Secondly, and perhaps most importantly for me, to the spiritual:
The counting of the Omer is an enforced way of slowing down, of taking the time to notice the blessed passing of each and every day. Too often we rush through life, watching as days blend into one another, until a week passes, a month, a year. We find ourselves exclaiming, ‘Life moves so fast,’ bemoaning the fact that we didn’t stop and slow down to enjoy each day afresh. Unfortunately, the lesson of not taking a day for granted is one we all could learn from those in our community who are ill. Ask a person in the throws of a serious illness how they are doing, and they will invariably answer, “I am taking it one day at a time.” They understand the blessing that can be found in the passing of another day, and perhaps we should all try living by their example.

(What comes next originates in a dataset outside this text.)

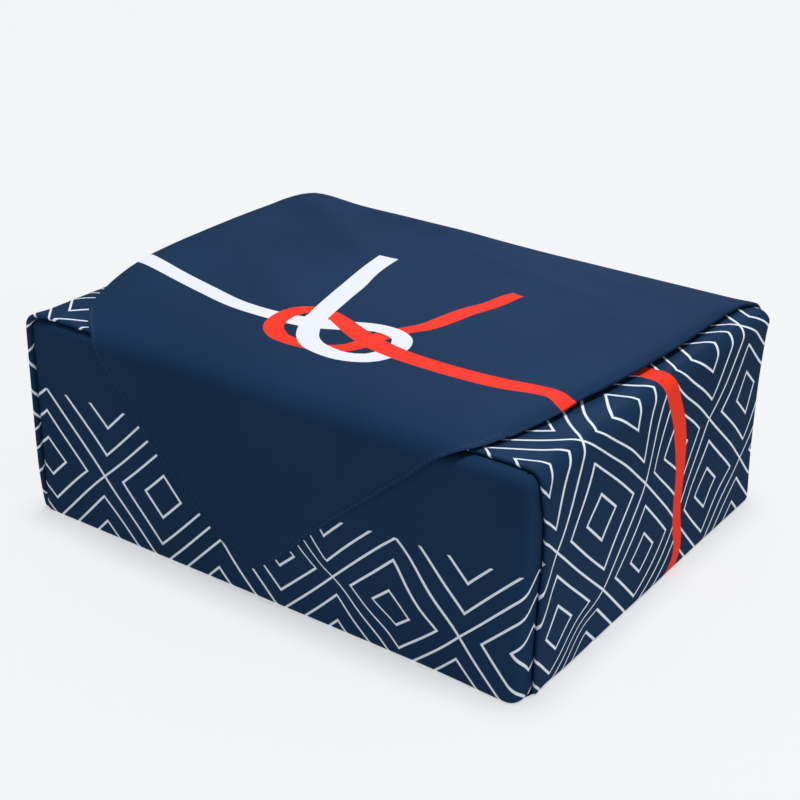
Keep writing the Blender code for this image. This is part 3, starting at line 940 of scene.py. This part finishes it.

And so, in conclusion I return to the image of New Year’s Eve. Why is it that I always feel such a letdown at the end of an evening of counting down? I believe the answer can be found in the result. If we are merely counting down to something, than that thing, is by definition finite. It is limited. It disappears as quickly as it arrives. But if we instead count up to something, we desire it to be infinite, to be unlimited, to be everlasting. Personally, Eliana and I might be counting down to a due date, but ultimately, more importantly we are counting up to a new life with new possibilities. For our Bar Mitzvah, Max Binder, this morning, you may have been counting down to this important day for years now, but you must recognize that on this day, you actually begin counting up to your Jewish future. And finally for each of us here today, we celebrate the timelessness of Torah and the importance of each and every day when we commit ourselves to counting the Omer because:
מעלין בקודש ואין מורידין
“In matters of holiness we should always increase, and never descend.”

And so it is with great praise to God, the Holy One who is the source of life, that I proudly say: today is the thirtieth day of the Omer.